Dozens of California State University, Northridge students and professors protested outside a campus job fair on Wednesday because U.S. Customs and Border Protection recruiters were inside talking to job seekers.
“A lot of migrants cross across that border and a lot of them die," said Chicana and Chicano studies major Raquel Cetz. "If it’s affecting a community and affecting your students, why let them come onto campus at all?"
She and other protesters said the presence of recruiters for the agency that runs the Border Patrol contradicts a message sent by university officials earlier this academic year. Officials at this campus and systemwide told students and staff that undocumented students would be protected from harsh immigration policies enforced by the Trump Administration.
“There’s a question of morality,” said CSUN Professor Rodolfo Acuña as he watched the protest.
“I don’t think the CIA should be allowed to recruit here on campus, I don’t think that the Los Angeles Police Department should be allowed to recruit on campus.

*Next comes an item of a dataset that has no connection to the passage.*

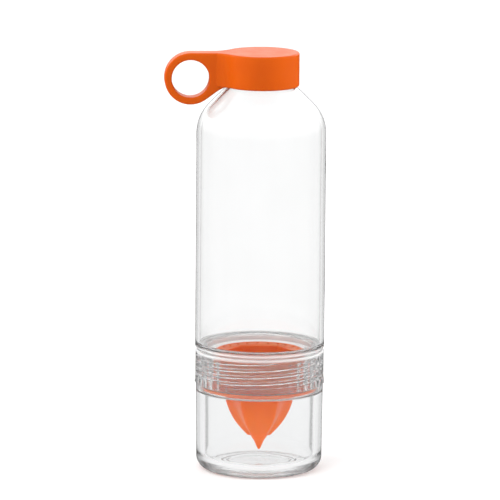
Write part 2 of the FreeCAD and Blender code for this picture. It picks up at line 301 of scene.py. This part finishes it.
def box_field(x, y, low, high):
    """A flat rectangle's distance field."""
    across = np.abs(x - (low[0] + high[0]) / 2) - (high[0] - low[0]) / 2
    along = np.abs(y - (low[1] + high[1]) / 2) - (high[1] - low[1]) / 2
    return np.hypot(np.maximum(across, 0), np.maximum(along, 0)) + np.minimum(
        np.maximum(across, along), 0)


def field_mesh(name, field, low, high, step):
    """A closed quad mesh of the surface where the field is 0 (a surface net, pulled tight)."""
    axes = [np.arange(low[i], high[i] + step, step) for i in range(3)]
    values = field(*np.meshgrid(*axes, indexing="ij"))
    cells = tuple(n - 1 for n in values.shape)
    total = np.zeros(cells + (3,))
    count = np.zeros(cells, dtype=int)
    crossings = []
    for axis in range(3):
        near = np.take(values, range(values.shape[axis] - 1), axis)
        far = np.take(values, range(1, values.shape[axis]), axis)
        index = np.argwhere((near < 0) != (far < 0))
        start, end = near[tuple(index.T)], far[tuple(index.T)]
        points = index.astype(float)
        points[:, axis] += start / (start - end)
        around = []
        for back in ((0, 0), (1, 0), (1, 1), (0, 1)):
            cell = index.copy()
            cell[:, (axis + 1) % 3] -= back[0]
            cell[:, (axis + 2) % 3] -= back[1]
            np.add.at(total, tuple(cell.T), points)
            np.add.at(count, tuple(cell.T), 1)
            around.append(tuple(cell.T))
        crossings.append(around)
    used = count > 0
    number = np.full(cells, -1)
    number[used] = np.arange(used.sum())
    verts = total[used] / count[used][:, None] * step + np.array([a[0] for a in axes])
    faces = np.concatenate([np.stack([number[c] for c in around], -1) for around in crossings])
    return make_object(name, pulled_to(field, verts), faces.tolist())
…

What is their purpose? What is their relationship with those communities? It’s mainly antagonistic.”
The job fair brought 54 nonprofit and public agencies to a large meeting room in the student union, about 20 yards away from a new student center devoted to help CSUN’s approximately 1,400 undocumented students.

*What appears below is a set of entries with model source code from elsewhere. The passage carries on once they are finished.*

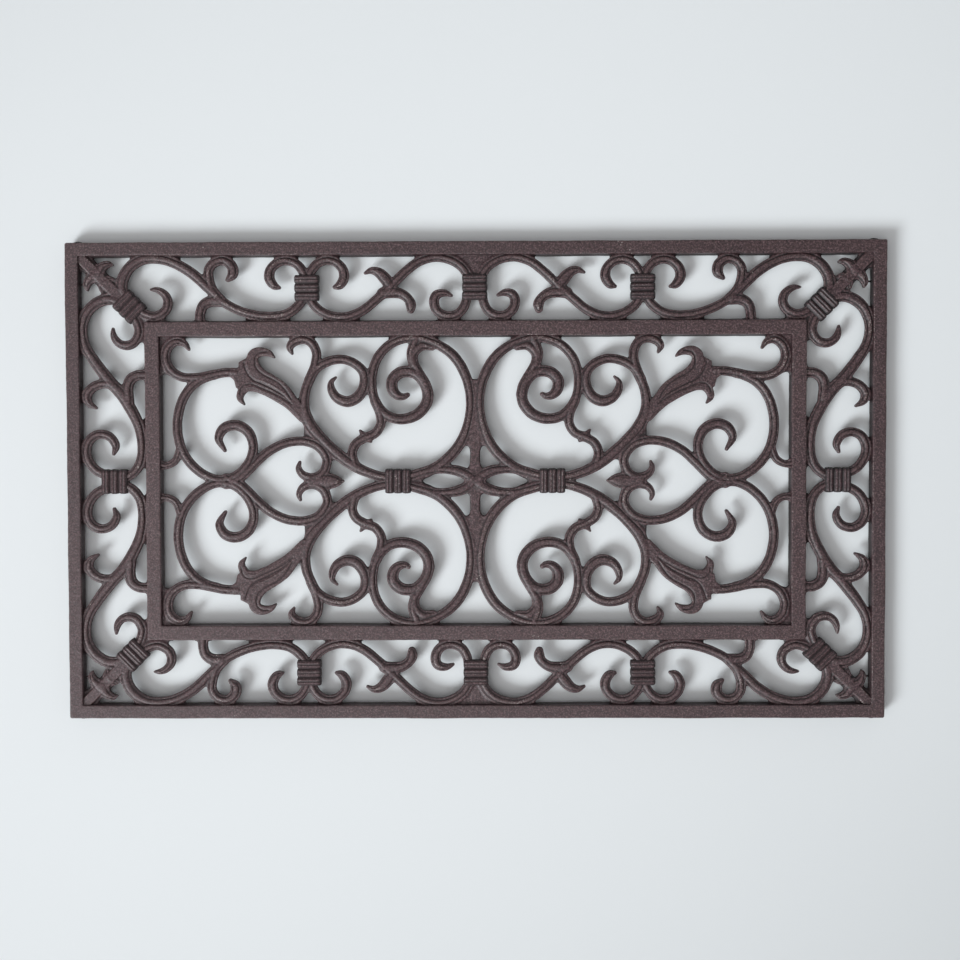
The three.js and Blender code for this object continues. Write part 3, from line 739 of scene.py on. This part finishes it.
# %% Sample a grid between its nodes
def between(values, x, y):
    """Bilinear value at places given in grid cells: the four corners in shares of nearness."""
    x = np.clip(x, 0, values.shape[0] - 1.001)
    y = np.clip(y, 0, values.shape[1] - 1.001)
    i, j = x.astype(int), y.astype(int)
    u, v = x - i, y - j
    near = values[i, j] * (1 - v) + values[i, j + 1] * v
    far = values[i + 1, j] * (1 - v) + values[i + 1, j + 1] * v
    return near * (1 - u) + far * u


def half_mat(values):
    """The half of the mat with x above zero: the quarter and its image across the length."""
    quarter = values[MIDDLE:, MIDDLE:]
    return np.concatenate([quarter[:, :0:-1], quarter], 1)


print("half a relief has", half_mat(panel.depth).shape, "cells")

# %% Slide the ragged edge to the outline
LONGEST_SLIDE, SLIDE_SHARE = 2.2, 0.8


def slide_to_outline(x, y, depth, free, on_seam):
    """Moves the free points down the slope of the depth until it is zero, in four steps.

    A step is a share of Newton's: the depth over the square of its slope, along the slope.
    """
    slope_x, slope_y = np.gradient(depth)
    for _ in range(4):
        d = between(depth, x, y)
        gx, gy = between(slope_x, x, y), between(slope_y, x, y)
        newton = d / np.maximum(gx * gx + gy * gy, 0.02)
        step = np.clip(newton, -LONGEST_SLIDE, LONGEST_SLIDE) * SLIDE_SHARE
        x = np.where(free & ~on_seam, x - step * gx, x)
        y = np.where(free, y - step * gy, y)
    return x, y


print(f"a point slides by at most {4 * LONGEST_SLIDE * SLIDE_SHARE * CELL ** 2:.2f} mm")

# %% Fill the underside
def raised(places, height):
    """Places in plan become points at this height."""
    return np.insert(places, 2, height, 1)


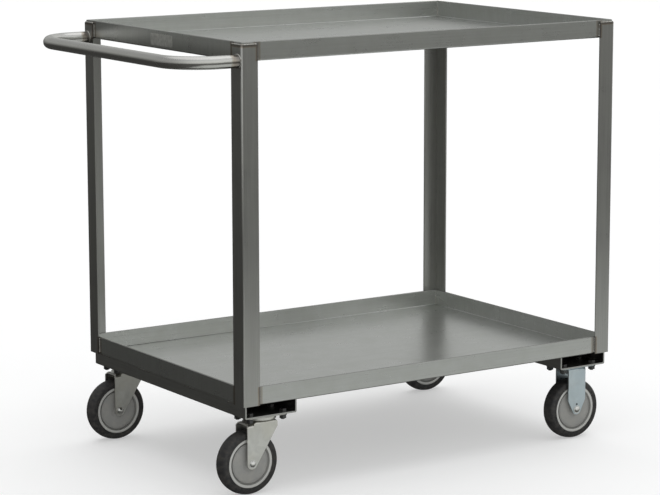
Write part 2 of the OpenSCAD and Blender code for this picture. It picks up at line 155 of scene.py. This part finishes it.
def brushed(g, base, along, contrast=0.035):
    """A brushed finish: (colour, roughness, height), with its lines along one axis."""
    def lines(across, length):
        return tuple(length if letter == along else across for letter in "xyz")
    fine = g.noise(lines(1500.0, 14.0), 2.0)
    mid = g.noise(lines(330.0, 5.0), 3.0)
    cloud = g.noise((22.0, 22.0, 22.0), 4.0, 0.6, distortion=0.4)
    streaks = g.math("ADD", g.math("MULTIPLY", fine, 0.45), g.math("MULTIPLY", mid, 0.55))
    dark = tuple(c * (1 - contrast * 2.2) for c in base)
    light = tuple(min(1.0, c * (1 + contrast * 1.6)) for c in base)
    colour = g.mix(g.span(streaks, 0.3, 0.7), dark, light)
    stain = tuple(c * k for c, k in zip(base, (0.90, 0.92, 0.86)))
    colour = g.mix(g.span(cloud, 0.45, 0.75, 0.0, 0.4), colour, stain)
    return colour, streaks, cloud


def scratched(g, colour):
    """A few fine, long scratches and scuffs from use."""
    bent = g.noise((9.0, 3.0, 9.0), 1.0)
    cells = g.add("ShaderNodeTexVoronoi", {
        "Vector": g.add("ShaderNodeVectorMath", {0: g.place, 1: (7.0, 26.0, 26.0)},
                        operation="MULTIPLY").outputs[0],
        "Scale": 1.0}, feature="DISTANCE_TO_EDGE").outputs["Distance"]
    line = g.math("MULTIPLY", g.span(cells, 0.0, 0.012, 1.0, 0.0), g.span(bent, 0.52, 0.6))
    return g.mix(g.math("MULTIPLY", line, 0.16), colour, (0.72, 0.72, 0.70)), line


def sheet_steel():
    """Shelf sheet: grain along the deck, running up the end lips, and weld tint beside the posts."""
    g = Graph("stainless_sheet", metallic=1.0)
    base = (0.56, 0.57, 0.555)
    end_face = g.math("GREATER_THAN", g.math("ABSOLUTE", g.axis(g.facing, "X")), 0.7)
    flat = brushed(g, base, "x")
    up = brushed(g, base, "z")
    colour = g.mix(end_face, flat[0], up[0])
    streaks = g.math("ADD", g.math("MULTIPLY", flat[1], g.math("SUBTRACT", 1.0, end_face)),
                     g.math("MULTIPLY", up[1], end_face))
    colour, line = scratched(g, colour)
    from_deck = g.moved(g.place, tuple(DECK))
    across = g.math("ABSOLUTE", g.axis(from_deck, "X"))
    deep = g.math("ABSOLUTE", g.axis(from_deck, "Y"))
    toe_x = g.math("ABSOLUTE", g.math("SUBTRACT", across, POST_TOE.x))
    toe_y = g.math("ABSOLUTE", g.math("SUBTRACT", deep, POST_TOE.y))
    outer_side = g.math("GREATER_THAN", deep, HALF_PAN.y - 1.2 * MM)
    outer_end = g.math("GREATER_THAN", across, HALF_PAN.x - 1.2 * MM)
    toe = g.math("MINIMUM", g.math("ADD", toe_x, g.math("SUBTRACT", 1.0, outer_side)),
                 g.math("ADD", toe_y, g.math("SUBTRACT", 1.0, outer_end)))
    colour = tempered(g, colour, toe, 9 * MM)
    # Painted shade with some grime: the deck darkens in ragged patches toward its lips, in the bend where
    # occlusion would fall.
    from_lip = g.math("MINIMUM", g.math("SUBTRACT", HALF_PAN.x, across), g.math("SUBTRACT", HALF_PAN.y, deep))
    lip_shade_and_grime = g.math("MULTIPLY", g.span(from_lip, 3 * MM, 26 * MM, 0.22, 0.0, smooth=True),
                   g.span(g.noise((30, 30, 30), 4.0, 0.65), 0.3, 0.7))
    colour = g.mix(lip_shade_and_grime, colour, (0.40, 0.40, 0.37))
    rough = g.math("ADD", g.span(flat[2], 0.3, 0.7, 0.24, 0.28), g.math("MULTIPLY", streaks, 0.06))
    rough = g.math("SUBTRACT", rough, g.math("MULTIPLY", line, 0.02))
    # Painted shade: the upward-facing tops of the hems, in a band at each shelf's top, are darkened to hold
    # back their highlight, and made rougher.
    height = g.axis(g.place, "Z")
    rims = [g.math("MULTIPLY", g.math("GREATER_THAN", height, top - 2 * MM),
                   g.math("LESS_THAN", height, top + MM)) for top in SHELF_TOPS.values()]
    rim = g.math("MAXIMUM", *rims)
    hem_top_shade = g.math("MULTIPLY", rim, g.span(g.axis(g.facing, "Z"), 0.15, 0.5))
    colour = g.mix(g.math("MULTIPLY", hem_top_shade, 0.75), colour, (0.30, 0.30, 0.285))
    rough = g.math("ADD", rough, g.math("MULTIPLY", hem_top_shade, 0.25))
    return g.finish(colour, rough, streaks, 0.1 * MM, 0.14)


def section_steel():
    """Posts and bolsters: mill-finish angle and channel, a little duller, and darker than the sheet partly as
    painted shade, tinted where it is welded.
    """
    g = Graph("stainless_section", metallic=1.0)
    # The base is darker than the sheet's: partly the mill finish, partly painted shade standing in for the
    # grain's anisotropic reflection.
    base = (0.43, 0.43, 0.415)
    upright = g.math("GREATER_THAN", g.axis(g.place, "Z"), LOW_PAN_LO.z - 0.1 * MM)
    tall, flat = brushed(g, base, "z", contrast=0.05), brushed(g, base, "y", contrast=0.05)
    colour = g.mix(upright, flat[0], tall[0])
    streaks = g.math("ADD", g.math("MULTIPLY", tall[1], upright),
                     g.math("MULTIPLY", flat[1], g.math("SUBTRACT", 1.0, upright)))
    from_deck = g.moved(g.place, tuple(DECK))
    height = g.axis(g.place, "Z")
    toes = []
    for letter, toe_at in (("X", POST_TOE.x), ("Y", POST_TOE.y)):
        from_middle = g.math("ABSOLUTE", g.axis(from_deck, letter))
        toes.append(g.math("ABSOLUTE", g.math("SUBTRACT", from_middle, toe_at)))
    inner = g.math("MINIMUM", *toes)
    on_upper = g.span(height, SHELF_BOTTOMS["upper"] - 6 * MM, SHELF_BOTTOMS["upper"], 1.0, 0.0)
    past_lower = g.span(height, SHELF_TOPS["lower"], SHELF_TOPS["lower"] + 6 * MM, 0.0, 1.0)
    away = g.math("MULTIPLY", g.math("MULTIPLY", on_upper, past_lower), 0.05)
    toe = g.math("ADD", inner, away)
    top = g.math("SUBTRACT", POST_HI.z, height)
    weld = g.math("MINIMUM", toe, g.math("MAXIMUM", top, 0.0))
    colour = g.mix(upright, colour, tempered(g, colour, weld, 6 * MM, 0.75))
    rough = g.math("ADD", g.span(tall[2], 0.3, 0.7, 0.23, 0.28), g.math("MULTIPLY", streaks, 0.1))
    return g.finish(colour, rough, streaks, 0.12 * MM, 0.2)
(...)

“As a university, we cannot deny this particular agency from participating in the career fair,” said Shelley Ruelas-Bischoff, CSUN’s associate vice president for Student Life. “We cannot say, because we dislike their political agenda or whatever work that they’re doing, that they’re not allowed to be here.”
Inside the job fair, two U.S. Customs and Border Protection agents talked to people from behind a table with water bottles and pens with the the Border Patrol logo. Agents said they've talked to people about the benefits of joining the agency.

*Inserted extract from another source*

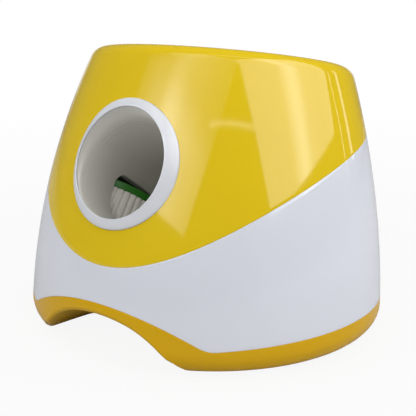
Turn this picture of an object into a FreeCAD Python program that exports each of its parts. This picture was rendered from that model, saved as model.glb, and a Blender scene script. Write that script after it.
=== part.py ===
"""Automatic ball launcher for dogs: a two-wheel thrower in a bell-shaped casing.

Frame: millimetres, +Z up, the floor is Z = 0 and the origin is the middle of the footprint.
The launch port looks towards -Y.  Left and right are as seen by someone facing the port.
Inside, the launch tube has a frame of its own: "along" runs from the port down the tube,
"up" is square to it, and X is shared with the body.
"""
import FreeCAD, Part
import math
import os
import re

import Sketcher
from FreeCAD import Placement, Rotation, Vector

doc = FreeCAD.newDocument("BallLauncher")

# ---------------------------------------------------------------- driving sizes
SIZES = [
    # casing
    ("base_half_x", 140.0, "half width of the casing at the floor"),
    ("base_half_y", 131.5, "half depth of the casing at the floor"),
    ("top_half_x", 102.0, "half width of the casing at body_height"),
    ("top_half_y", 84.5, "half depth of the casing at body_height"),
    ("belly_x", 10.8, "outward swell of the side profile at mid height"),
    ("belly_y", 5.1, "outward swell of the front and back profile"),
    ("top_shift", 17.5, "how far the top sits behind the base"),
    ("shift_sag", 4.3, "how much the shift lags at mid height"),
    ("body_height", 200.0, "rim height over the middle of the footprint"),
    ("rim_tilt", 9.7, "slope of the rim down to the back, degrees"),
    ("rim_radius", 12.0, "rounding of the rim"),
    ("rim_width", 16.0, "rim width, from the outside to the bowl opening"),
    ("foot_radius", 16.0, "rounding of the bottom edge"),
    ("foot_gap", 1.5, "height of the base above the floor"),
    ("bowl_rim", 4.0, "reach of the bowl's rim beyond its opening"),
    ("shell_wall", 3.0, "wall of the casing"),
    ("lip_wall", 2.0, "wall of the lips that join the casings"),
    ("lip_reach", 5.0, "reach of a lip each side of its seam"),
    # seam between cover and shell
    ("seam_radius", 266.0, "radius of the seam, seen from the side"),
    ("seam_y", 70.5, "centre of the seam, front to back"),
    ("seam_drop", 120.8, "centre of the seam, below the floor"),
    # base trim and the arch between the feet
    ("trim_top", 41.6, "height of the trim over the arch"),
    ("trim_radius", 150.0, "radius of the trim over the arch"),
    ("trim_half", 74.0, "half width of the arched stretch of the trim"),
    ("trim_low", 19.5, "lowest height of the trim, at the front of each foot"),
    ("trim_low_x", 84.0, "where the trim is lowest"),
    ("trim_side", 24.4, "height of the trim at the sides"),
    ("arch_height", 34.7, "height of the arch in the front and back wall"),
    ("arch_radius", 105.0, "radius of the crown of the arch"),
    ("arch_crown", 20.0, "half width of the crown"),
    ("arch_shoulder", 20.0, "width of the shoulder beside the crown"),
    ("arch_half", 68.0, "half width of the arch at the floor"),
    ("tunnel_height", 14.0, "clear height under the middle of the base"),
    ("cove_end", 78.0, "where the arch has come down to the tunnel height"),
    ("arch_ahead", 10.0, "how far the arch is cut on outside the casing"),
    # launch port and tube
    ("port_height", 133.0, "height of the port's centre"),
    ("port_lean", 2.97, "how much more the port ring leans back than the casing, degrees"),
    ("port_radius", 45.2, "outer radius of the port ring"),
    ("port_gap", 0.25, "gap between the port ring and the cover"),
    ("port_proud", 2.0, "how far the ring stands proud of the cover"),
    ("launch_angle", 35.0, "upward tilt of the launch tube, degrees"),
    ("bore_radius", 37.5, "bore of the launch tube"),
    ("tube_wall", 2.5, "wall of the launch tube"),
    ("ring_depth", 1.1, "shortest length of the port ring, at its top"),
    ("tube_end", 126.0, "rear end of the tube, inwards from the port"),
    ("cap_wall", 3.0, "thickness of the breech cap and its flange"),
    ("flange_reach", 6.0, "how far the breech flange stands out from the tube"),
    ("cap_top", 52.0, "upper end of the breech cap, above the tube's axis"),
    ("tongue_side", 2.0, "how far the cap's tongue reaches past the chute, each side"),
    # throwing wheels
    ("wheel_station", 76.0, "place of the wheel axles along the tube"),
    ("wheel_radius", 38.0, "radius of the ribbed tyres"),
    ("nip_gap", 50.0, "gap between the two tyres"),
    ("tyre_bottom", -24.0, "lower face of the tyres, from the tube's axis"),
    ("tyre_width", 22.5, "width of the tyres"),
    ("tyre_wall", 4.0, "thickness of the tyres"),
    ("rib_count", 44, "ribs round a tyre"),
    ("groove_depth", 1.4, "depth of the grooves between the ribs"),
    ("groove_width", 2.2, "width of the grooves between the ribs"),
    ("wheel_flange", 5.5, "thickness of the hub's top flange"),
    ("flange_inset", 0.5, "how far the hub's flange stays inside the tyre"),
    ("hub_wall", 3.0, "wall of the hub"),
    ("hub_boss", 6.0, "radius of the hub's boss"),
    ("axle_radius", 1.5, "radius of the motor shafts"),
    ("run_fit", 0.05, "running clearance of a shaft in its hole"),
    ("slot_margin", 1.4, "slot clearance in front of and behind a wheel"),
    ("slot_below", 4.0, "slot clearance below a wheel"),
    ("slot_above", 3.8, "slot clearance above a wheel"),
    ("slot_corner", 7.0, "corner radius of the slots"),
    # motors
    ("motor_gap", 7.0, "from the hub's flange to the motor"),
    ("motor_radius", 14.0, "radius of a launch motor"),
    ("motor_length", 32.0, "length of a launch motor"),
    ("motor_nose", 5.0, "radius of the motor's bearing boss"),
    ("bracket_wall", 3.0, "thickness of a motor bracket"),
    ("bracket_half", 26.0, "half length of a motor bracket along the tube"),
    ("bracket_rise", 20.0, "height of the bracket's saddle on the tube"),
    ("motor_screw_pitch", 9.0, "from the motor's axis to its screws"),
    ("shaft_bite", 10.7, "how deep a wheel's shaft goes into its motor"),
    ("shaft_end_gap", 0.2, "gap at the end of a wheel's shaft"),
    # feed chute and gate
    ("throat_radius", 32.0, "bore of the bowl's throat and of the chute"),
    ("chute_wall", 2.5, "wall of the chute and of the bowl"),
    ("deck_level", 140.0, "underside of the deck that carries the gate"),
    ("deck_wall", 3.0, "thickness of the deck"),
    ("deck_left", 56.0, "reach of the deck to the left"),
    ("deck_right", 76.0, "reach of the deck to the right"),
    ("deck_front", 44.0, "reach of the deck to the front"),
    ("deck_back", 46.0, "reach of the deck to the back"),
    ("gate_x", 50.0, "gate shaft, right of the throat's centre"),
    ("gate_reach", 70.0, "reach of the gate's finger from its shaft"),
    ("gate_tip_half", 7.0, "half width of the finger's tip"),
    ("gate_hub", 7.0, "radius of the gate's hub"),
    ("gate_wall", 3.0, "thickness of the gate's finger"),
    ("gear_module", 1.25, "module of the gate's gears"),
    ("gear_teeth", 24, "teeth on the gate's gear"),
    ("pinion_teeth", 12, "teeth on the gate motor's pinion"),
    ("gear_width", 4.0, "width of the gears"),
    ("gear_slack", 0.14, "backlash taken off each gear"),
    ("layer_gap", 0.6, "gap between the gate's layers"),
    ("gate_shaft_radius", 2.0, "radius of the gate's shaft"),
    ("gate_boss", 5.0, "radius of the shaft's boss under the deck"),
    ("gate_boss_drop", 8.0, "length of the shaft's boss"),
    ("clip_wall", 1.0, "thickness of the shaft's clip"),
    ("clip_radius", 4.0, "outer radius of the shaft's clip"),
    ("gate_motor_radius", 10.0, "radius of the gate motor"),
    ("gate_motor_length", 22.0, "length of the gate motor"),
    ("gate_screw_pitch", 7.0, "from the gate motor's axis to its screws"),
    ("gate_head", 1.8, "radius of the flat heads of the gate motor's screws"),
    ("pinion_shaft_radius", 1.0, "radius of the gate motor's shaft"),
    ("pinion_bite", 11.0, "how deep the pinion's shaft goes into its motor"),
    ("pinion_room", 3.0, "radius of the deck's hole round the pinion's shaft"),
    ("pillar_pitch", 44.0, "deck pillars, from the throat's centre"),
    ("pillar_radius", 4.0, "radius of the deck's pillars"),
    ("throat_flange", 50.0, "radius of the flange round the bowl's throat"),
    ("sensor_side", 10.0, "side of a ball sensor"),
    ("sensor_rise", 12.5, "height of a ball sensor"),
    ("sensor_drop", 27.5, "underside of the ball sensors, below the deck"),
    ("sensor_seat", 1.0, "how far a sensor's seat wraps round the chute"),
    # cradle
    ("cradle_half", 24.0, "half width of the tube's cradle"),
    ("cradle_front", 62.0, "front of the cradle, ahead of the middle"),
    ("cradle_depth", 20.0, "depth of the cradle"),
    ("cradle_top", 70.0, "height of the cradle's horns"),
    ("cradle_leg", 6.0, "thickness of the cradle's legs"),
    ("cradle_window", 24.0, "height of the window between the legs"),
    ("seat_gap", 0.1, "gap of parts that rest on the tube"),
    ("lean_gap", 0.3, "gap of parts that stand beside each other"),
    # rear control panel
    ("panel_half", 46.0, "half width of the rear panel"),
    ("panel_low", 58.0, "lower edge of the rear panel"),
    ("panel_high", 112.0, "upper edge of the rear panel"),
    ("panel_corner", 9.0, "corner radius of the rear panel"),
    ("panel_gap", 0.15, "gap round the rear panel"),
    ("panel_lip", 4.0, "lip of the panel behind the shell"),
    ("board_gap", 1.96, "gap between the control board and the panel's lip"),
    ("board_wall", 1.6, "thickness of the control board"),
    ("board_margin", 2.0, "how far the board stays inside the panel's edges"),
    ("boss_margin", 8.0, "board screws, from the panel's edges"),
    ("boss_radius", 3.0, "radius of the board's bosses"),
    ("key_x", 22.0, "buttons, left and right of the middle"),
    ("key_level", 88.0, "height of the buttons"),
    ("power_radius", 8.0, "radius of the power button"),
    ("range_radius", 6.5, "radius of the distance button"),
    ("key_proud", 2.2, "how far a button stands out of the panel"),
    ("key_travel", 1.2, "travel of a button"),
    ("key_gap", 0.3, "gap round a button"),
    ("key_flange", 1.4, "how far a button's flange stands out"),
    ("key_stem", 3.0, "radius of a button's stem"),
    ("switch_side", 6.0, "side of a tact switch"),
    ("switch_rise", 3.5, "height of a tact switch"),
    ("plunger_rise", 0.7, "height of a switch's plunger"),
    ("plunger_radius", 1.7, "radius of a switch's plunger"),
    ("lens_radius", 1.6, "radius of an indicator lens"),
    ("lens_pitch", 8.0, "distance between indicator lenses"),
    ("lens_level", 103.0, "height of the indicator lenses"),
    ("jack_level", 68.0, "height of the power inlet"),
    ("jack_radius", 5.2, "outer radius of the power inlet"),
    ("jack_bore", 2.75, "bore of the power inlet"),
    ("jack_depth", 9.0, "depth of the power inlet"),
    ("jack_block", 12.0, "side of the inlet's block"),
    # batteries
    ("cell_radius", 9.1, "radius of a battery cell"),
    ("cell_length", 65.0, "length of a battery cell"),
    ("cell_count", 3, "battery cells side by side"),
    ("cell_front", 29.0, "front of the first cell, behind the middle"),
    ("cell_gap", 0.2, "gap between cells"),
    ("hatch_margin", 4.0, "battery hatch beyond the cells"),
    ("hatch_gap", 0.2, "gap round the battery hatch"),
    ("contact_wall", 0.8, "thickness of a contact plate"),
    # feet, screws and posts
    ("pad_x", 84.0, "rubber pads, from the middle"),
    ("pad_y", 50.0, "rubber pads, ahead of and behind the middle"),
    ("pad_radius", 9.0, "radius of a rubber pad"),
    ("pad_sink", 1.5, "how far a pad sits in the base"),
    ("post_x", 86.0, "casing posts, from the middle"),
    ("post_y", 74.0, "casing posts, ahead of and behind the middle"),
    ("post_radius", 6.0, "radius of a casing post"),
    ("post_joint", 30.0, "height where base and shell posts meet"),
    ("post_top", 52.0, "top of the shell's posts"),
    ("screw_radius", 1.5, "radius of a casing screw"),
    ("head_radius", 3.2, "radius of a casing screw's head"),
    ("head_height", 2.4, "height of a casing screw's head"),
    ("head_sink", 8.0, "depth of the head under the base"),
    ("small_screw", 1.1, "radius of a small screw"),
    ("small_head", 2.2, "radius of a small screw's head"),
    ("small_head_height", 1.5, "height of a small screw's head"),
    ("small_bite", 6.0, "how deep a small screw bites"),
    # leads
    ("lead_radius", 1.1, "radius of a motor lead"),
    ("lead_bend", 9.0, "bend radius of a motor lead"),
    ("lead_gap", 4.0, "from a motor's middle to each lead"),
    ("lead_rise", 14.0, "straight run out of a motor"),
    ("lead_swing", 6.0, "how far the leads swing out beyond the motors"),
    ("lead_pass", 46.0, "where the leads pass behind the deck"),
    ("lead_fall", 8.0, "how far the leads fall behind the deck"),
    ("lead_run", 22.0, "straight run into the board"),
    ("lead_x", 22.0, "where the leads meet the board, from its middle"),
    ("lead_level", 100.0, "height where the leads meet the board"),
    # construction
    ("far_reach", 400.0, "reach of the blocks that cut, well outside the casing"),
]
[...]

“A lot of them are looking for a law enforcement career, some are looking to serve their country, some are veterans looking to continue to serve their country,” said Agent Tony Morretta.
Outside, students and faculty — mostly of Mexican and Central American descent — chanted “Separating families is not a career.”
“A lot of my family was deported, about a decade ago,” said biology major Daniel Avena.
Avena said knowing the Border Patrol was recruiting on campus brought back memories of a U.S.-born cousin who was taken to Mexico with her deported relatives.
“Whatever happens politically will happen, and we will protect our students," said Dwayne Cantrell, CSUN’s associate vice president for Student Access and Support Services and Student Affairs. "But at the same time we do have people who have an interest in serving in many different careers.”